_What the exercise asks_
Each entry in the listing below should be restated word for word.

_Listed entries_
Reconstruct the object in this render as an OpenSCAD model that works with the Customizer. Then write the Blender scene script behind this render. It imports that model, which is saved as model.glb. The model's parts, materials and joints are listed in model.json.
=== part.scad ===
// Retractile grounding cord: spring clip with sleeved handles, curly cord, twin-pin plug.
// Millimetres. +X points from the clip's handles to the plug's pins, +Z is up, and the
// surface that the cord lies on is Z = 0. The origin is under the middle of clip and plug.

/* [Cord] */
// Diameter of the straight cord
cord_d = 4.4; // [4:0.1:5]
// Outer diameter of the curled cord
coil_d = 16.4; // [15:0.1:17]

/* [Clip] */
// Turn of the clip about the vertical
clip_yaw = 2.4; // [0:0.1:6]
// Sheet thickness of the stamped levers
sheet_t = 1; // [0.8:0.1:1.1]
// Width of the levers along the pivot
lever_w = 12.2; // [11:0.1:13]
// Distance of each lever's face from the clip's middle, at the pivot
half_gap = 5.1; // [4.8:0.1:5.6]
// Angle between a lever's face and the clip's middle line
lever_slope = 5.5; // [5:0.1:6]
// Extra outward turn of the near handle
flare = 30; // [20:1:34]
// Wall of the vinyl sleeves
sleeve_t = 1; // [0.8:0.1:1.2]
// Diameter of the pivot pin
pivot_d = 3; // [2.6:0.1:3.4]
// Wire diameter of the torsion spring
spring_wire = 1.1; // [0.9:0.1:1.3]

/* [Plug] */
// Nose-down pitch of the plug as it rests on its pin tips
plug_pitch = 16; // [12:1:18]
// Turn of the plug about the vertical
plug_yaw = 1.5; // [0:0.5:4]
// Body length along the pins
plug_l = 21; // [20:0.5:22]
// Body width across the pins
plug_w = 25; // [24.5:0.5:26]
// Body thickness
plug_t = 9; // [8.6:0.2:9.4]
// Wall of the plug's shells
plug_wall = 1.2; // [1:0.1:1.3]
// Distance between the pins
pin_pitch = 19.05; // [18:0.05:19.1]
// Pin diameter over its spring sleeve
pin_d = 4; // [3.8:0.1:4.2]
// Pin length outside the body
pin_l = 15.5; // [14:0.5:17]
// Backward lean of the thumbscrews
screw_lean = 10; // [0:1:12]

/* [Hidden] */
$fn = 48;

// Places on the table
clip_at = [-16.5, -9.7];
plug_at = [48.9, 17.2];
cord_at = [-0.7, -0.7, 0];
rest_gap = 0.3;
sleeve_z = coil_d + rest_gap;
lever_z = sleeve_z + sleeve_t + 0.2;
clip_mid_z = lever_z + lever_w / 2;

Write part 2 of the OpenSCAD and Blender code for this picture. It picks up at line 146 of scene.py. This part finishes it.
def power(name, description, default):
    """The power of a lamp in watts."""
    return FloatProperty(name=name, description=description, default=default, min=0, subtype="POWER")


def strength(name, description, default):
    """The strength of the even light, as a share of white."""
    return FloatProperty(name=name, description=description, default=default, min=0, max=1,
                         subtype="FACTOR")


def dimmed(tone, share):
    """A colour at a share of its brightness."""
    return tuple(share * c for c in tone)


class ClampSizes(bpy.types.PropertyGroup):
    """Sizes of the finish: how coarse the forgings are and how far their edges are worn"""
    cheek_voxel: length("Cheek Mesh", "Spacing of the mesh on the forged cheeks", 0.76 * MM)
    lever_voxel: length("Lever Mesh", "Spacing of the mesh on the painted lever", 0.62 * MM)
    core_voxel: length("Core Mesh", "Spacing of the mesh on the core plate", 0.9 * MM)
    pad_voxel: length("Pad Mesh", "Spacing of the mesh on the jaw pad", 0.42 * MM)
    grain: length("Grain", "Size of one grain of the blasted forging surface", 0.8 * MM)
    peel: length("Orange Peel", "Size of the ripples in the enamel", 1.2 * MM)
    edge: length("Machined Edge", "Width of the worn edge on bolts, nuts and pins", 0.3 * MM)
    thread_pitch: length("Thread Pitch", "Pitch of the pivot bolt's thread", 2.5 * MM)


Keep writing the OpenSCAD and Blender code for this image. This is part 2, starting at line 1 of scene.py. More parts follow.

_Complete output_
Reconstruct the object in this render as an OpenSCAD model that works with the Customizer. Then write the Blender scene script behind this render. It imports that model, which is saved as model.glb. The model's parts, materials and joints are listed in model.json.
=== part.scad ===
// Retractile grounding cord: spring clip with sleeved handles, curly cord, twin-pin plug.
// Millimetres. +X points from the clip's handles to the plug's pins, +Z is up, and the
// surface that the cord lies on is Z = 0. The origin is under the middle of clip and plug.

/* [Cord] */
// Diameter of the straight cord
cord_d = 4.4; // [4:0.1:5]
// Outer diameter of the curled cord
coil_d = 16.4; // [15:0.1:17]

/* [Clip] */
// Turn of the clip about the vertical
clip_yaw = 2.4; // [0:0.1:6]
// Sheet thickness of the stamped levers
sheet_t = 1; // [0.8:0.1:1.1]
// Width of the levers along the pivot
lever_w = 12.2; // [11:0.1:13]
// Distance of each lever's face from the clip's middle, at the pivot
half_gap = 5.1; // [4.8:0.1:5.6]
// Angle between a lever's face and the clip's middle line
lever_slope = 5.5; // [5:0.1:6]
// Extra outward turn of the near handle
flare = 30; // [20:1:34]
// Wall of the vinyl sleeves
sleeve_t = 1; // [0.8:0.1:1.2]
// Diameter of the pivot pin
pivot_d = 3; // [2.6:0.1:3.4]
// Wire diameter of the torsion spring
spring_wire = 1.1; // [0.9:0.1:1.3]

/* [Plug] */
// Nose-down pitch of the plug as it rests on its pin tips
plug_pitch = 16; // [12:1:18]
// Turn of the plug about the vertical
plug_yaw = 1.5; // [0:0.5:4]
// Body length along the pins
plug_l = 21; // [20:0.5:22]
// Body width across the pins
plug_w = 25; // [24.5:0.5:26]
// Body thickness
plug_t = 9; // [8.6:0.2:9.4]
// Wall of the plug's shells
plug_wall = 1.2; // [1:0.1:1.3]
// Distance between the pins
pin_pitch = 19.05; // [18:0.05:19.1]
// Pin diameter over its spring sleeve
pin_d = 4; // [3.8:0.1:4.2]
// Pin length outside the body
pin_l = 15.5; // [14:0.5:17]
// Backward lean of the thumbscrews
screw_lean = 10; // [0:1:12]

/* [Hidden] */
$fn = 48;

// Places on the table
clip_at = [-16.5, -9.7];
plug_at = [48.9, 17.2];
cord_at = [-0.7, -0.7, 0];
rest_gap = 0.3;
sleeve_z = coil_d + rest_gap;
lever_z = sleeve_z + sleeve_t + 0.2;
clip_mid_z = lever_z + lever_w / 2;

Write part 2 of the OpenSCAD and Blender code for this picture. It picks up at line 146 of scene.py. This part finishes it.
def power(name, description, default):
    """The power of a lamp in watts."""
    return FloatProperty(name=name, description=description, default=default, min=0, subtype="POWER")


def strength(name, description, default):
    """The strength of the even light, as a share of white."""
    return FloatProperty(name=name, description=description, default=default, min=0, max=1,
                         subtype="FACTOR")


def dimmed(tone, share):
    """A colour at a share of its brightness."""
    return tuple(share * c for c in tone)


class ClampSizes(bpy.types.PropertyGroup):
    """Sizes of the finish: how coarse the forgings are and how far their edges are worn"""
    cheek_voxel: length("Cheek Mesh", "Spacing of the mesh on the forged cheeks", 0.76 * MM)
    lever_voxel: length("Lever Mesh", "Spacing of the mesh on the painted lever", 0.62 * MM)
    core_voxel: length("Core Mesh", "Spacing of the mesh on the core plate", 0.9 * MM)
    pad_voxel: length("Pad Mesh", "Spacing of the mesh on the jaw pad", 0.42 * MM)
    grain: length("Grain", "Size of one grain of the blasted forging surface", 0.8 * MM)
    peel: length("Orange Peel", "Size of the ripples in the enamel", 1.2 * MM)
    edge: length("Machined Edge", "Width of the worn edge on bolts, nuts and pins", 0.3 * MM)
    thread_pitch: length("Thread Pitch", "Pitch of the pivot bolt's thread", 2.5 * MM)


Keep writing the OpenSCAD and Blender code for this image. This is part 2, starting at line 1 of scene.py. More parts follow.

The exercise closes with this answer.